To what extent can computers duplicate human intelligence? There is an ‘arms race’ of sorts going on. Not only is AI advancing and even ‘rewriting all the rule books’, but so is our understanding of human intelligence itself! Keas comments:

“Singularity skeptics Alessio Plebe and Pietro Perconti make a related point about aspects of human intelligence that appear to be beyond AI emulation. In recent decades, cognitive scientists have discovered that human intelligence is much more multifaceted than previously thought. They have identified many kinds of intelligence and emotional to musical, from spatial to social’. So ‘the number of aspects one has to take into account’ multiplies with each new advance in cognitive science. Consequently, research in AI ‘heads more towards a slowdown rather than towards a singularity effect’” (p. 119).

Extraterrestrial Life (ET)—a further extension of the demotion of man

Much is said about life being found elsewhere in the universe, and skeptics almost wish for it to be true in order to finally discredit religion, and especially the teachings of Christianity on Jesus Christ dying on the Cross to save man (John 3:16).

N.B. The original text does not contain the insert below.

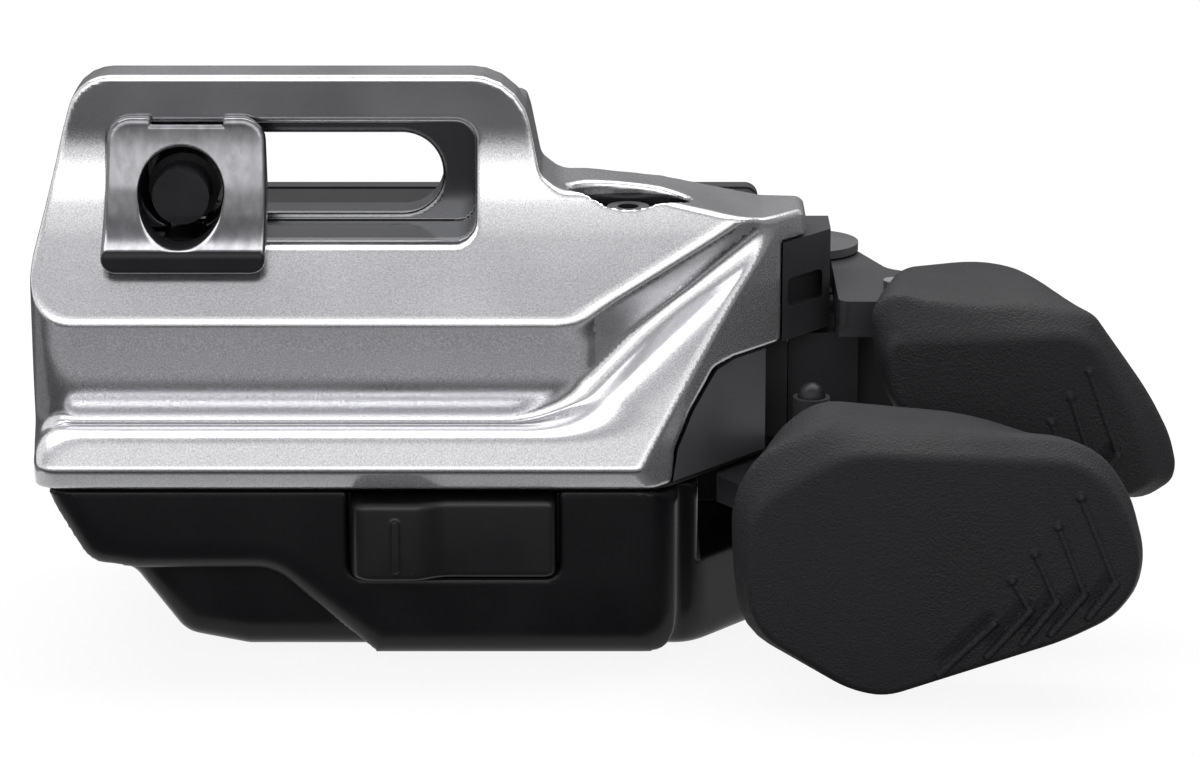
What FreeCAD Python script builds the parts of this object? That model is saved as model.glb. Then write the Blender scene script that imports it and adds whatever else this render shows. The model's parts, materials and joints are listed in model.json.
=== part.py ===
import FreeCAD, Part
import math
import os
import re

# Trigger gear shifter for the right hand, in millimetres.
# The origin is on the clamp bolt's axis, at the front face of the slotted flange.
# +X runs towards the thumb pads, +Y away from the rider, +Z up.

SIZES = {
    # Slotted flange and its slot
    "flange_left": 11.2, "flange_right": 24.6, "flange_top": 8.15, "flange_corner": 4.2,
    "flange_thickness": 3.9, "slot_block_back": 7.0, "slot_block_top": 5.9,
    "pocket_left": 5.0, "pocket_right": 20.6, "pocket_low": 3.15, "pocket_top": 4.7,
    "pocket_depth": 3.7, "pocket_corner": 1.4,
    "slot_half_height": 2.9, "slot_rise": 0.3, "slot_travel": 14.0, "slot_spare": 1.3,
    # Front surfaces of the top cover
    "slope_top": 0.4, "slope_mid_reach": 3.1, "slope_mid_drop": 4.1,
    "crease_reach": 6.9, "crease_drop": 8.05, "band_reach": 6.7, "band_drop": 13.3,
    "groove_reach": 5.8, "groove_drop": 15.8, "crest_reach": 9.6, "crest_drop": 17.8, "rim_drop": 19.0,
    "facet_lean": 0.73, "facet_offset": 1.22, "cover_wall": 1.5, "roof_drop": 4.05,
    "side_start": 33.7, "side_angle": 50.0, "side_end": 42.3, "overhang_end": 44.1,
    "shoulder_drop": 2.1, "shoulder_start": 28.4,
    "recess_x": 31.4, "recess_y": 0.9, "recess_length": 8.6, "recess_width": 4.4, "recess_drop": 2.5,
    # Lower housing
    "housing_reach": 9.4, "housing_drop": 32.0, "housing_left": 10.0, "housing_end": 41.2,
    "housing_wall": 1.6, "gasket_gap": 0.4, "rear_start": 7.3, "rear_top_drop": 4.0, "housing_back": 17.0,
    "rear_left": 8.5, "step_reach": 7.0, "arm_bay_start": 36.3, "arm_bay_drop": 25.4,
    # Function button
    "button_left": 12.0, "button_right": 26.3, "button_top": 19.75, "button_drop": 25.5,
    "button_reach": 10.4, "thumb_reach": 11.3, "thumb_right": 18.3, "button_gap": 0.25,
    "button_stroke": 0.5, "button_lip": 0.7, "button_rib": 0.5,
    # Electronics and cells
    "board_thickness": 1.0, "board_front": 9.2, "switch_size": 3.0, "switch_depth": 1.6,
    "plunger_reach": 0.5, "plunger_radius": 0.8,
    "cell_radius": 8.0, "cell_thickness": 3.2, "cell_x": 9.6, "cell_pitch": 17.9, "cell_foot_gap": 3.7,
    "holder_rim": 0.7,
    "door_thickness": 1.5, "fit_gap": 0.15, "post_radius": 1.7,
    # Clamp
    "bolt_radius": 2.5, "bolt_tip_radius": 2.0, "bolt_tip": 2.3, "bolt_tip_length": 2.9,
    "bolt_head_radius": 3.4, "bolt_head_height": 3.2, "washer_thickness": 1.2, "washer_width": 9.0,
    "saddle_left": 5.5, "saddle_width": 11.6, "saddle_top": 5.35, "saddle_low": 4.85, "slide_gap": 0.15,
    "saddle_top_reach": 0.8, "saddle_lip_reach": 5.4, "saddle_lip_height": 1.5, "bar_radius": 11.1,
    "saddle_hole_half": 2.95, "saddle_hole_top": 3.2, "saddle_hole_low": 3.1, "key_half": 4.0,
    # Lever pivot
    "pivot_x": 45.2, "pivot_y": 13.8, "pin_radius": 1.5, "bush_wall": 0.5, "turn_gap": 0.03,
    "eye_radius": 3.2, "arm_thickness": 1.9, "upper_arm_drop": 8.0, "lower_arm_drop": 19.6,
    "ear_thickness": 1.5, "spring_space": 2.1, "spring_wire": 0.22, "spring_turns": 2.25,
    "cap_height": 0.6, "stack_gap": 0.15, "spine_thickness": 1.6, "bracket_end": 46.0,
    "bracket_drop": 11.4, "bracket_wall": 1.6, "tail_reach": 8.0, "tail_width": 2.4, "tail_back": 2.0,
    # Thumb pads
    "upper_pad_left": 48.3, "upper_pad_front": 5.0, "upper_pad_back": 6.0, "upper_pad_bevel": 1.6,
    "lower_pad_left": 38.4, "lower_pad_front": 16.4, "lower_pad_back": 10.6, "lower_pad_bevel": 2.0,
    "ridge_rise": 0.45, "ridge_half_width": 0.45, "ridge_line_half_width": 0.16,
    # Screws
    "screw_radius": 0.8, "screw_head_radius": 1.5, "screw_head_height": 1.0,
}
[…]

The potential existence of extraterrestrial life, far from being the death knell of Christianity, has long been contemplated by Christian thinkers. Nicholas of Cusa not only allowed for extraterrestrial life, but for intelligent extraterrestrial life. Far from being condemned as a heretic, Cusa was made into a cardinal (p. 65). Basil conceived of God’s ability to make many ‘heavens’ or ‘worlds’, although he personally did not support this view (p. 213). Kepler believed in ET (pp. 168, 169), and rejected the notion that it diminished biblical human significance (p. 94).

Ironically, even the discovery of highly intelligent extraterrestrial life would not discredit Christianity. At least Keas does not think so. He sagely notes:

“The idea is that God can take apparently insignificant persons (humanity, Israel, or the Christ child) and do great things through them that will silence his foes. Even if humanity on a cosmic scale is no more than an infant, overshadowed by perhaps older and wiser alien civilizations, this does not preclude human significance in a Biblical sense.”

Having said all this, one must keep in mind the fact that the challenges to the existence of extraterrestrial life are formidable. Only parts of galaxies (the GHZ—or ‘galactic habitable zone’) are potentially suitable for life. In addition to location within the GHZ, there are very special conditions for the presumed emergence of life, even within an evolutionary context, as summarized by Keas:

“‘Just right’ factors include the right location within a galaxy, right kind of host sun, right distance from host sun, right orbital relations to Jupiter-like planets, right kind of protection from being hit in a life-destructive way by space objects (e.g. asteroids and comets), right kind of protection from harmful radiation, right kind of reception of life-friendly radiation, and the right amounts of liquid water” (p. 113).

Conclusion

The author summarizes his book (p. 185). We have the ‘Dark Ages’ myth of the medieval Catholic Church suppressing science, which is strongly promoted by Carl Sagan’s Cosmos series. Then people before Columbus are made out to believe that Earth was flat, all thanks to church-sponsored ignorance. Giordano Bruno is transformed into a martyr for science, and the Galileo affair is distorted. Finally, there is the oft-repeated Copernican demotion of man.

Author Keas has demolished all these myths. Moreover, following his extensive survey of old and new textbooks, he concludes: “None of the textbooks published before 1789 contained any of these myths” (p. 185). In contrast: “About 79 percent of currently used college astronomy textbooks contain at least one of these myths” (p. 186).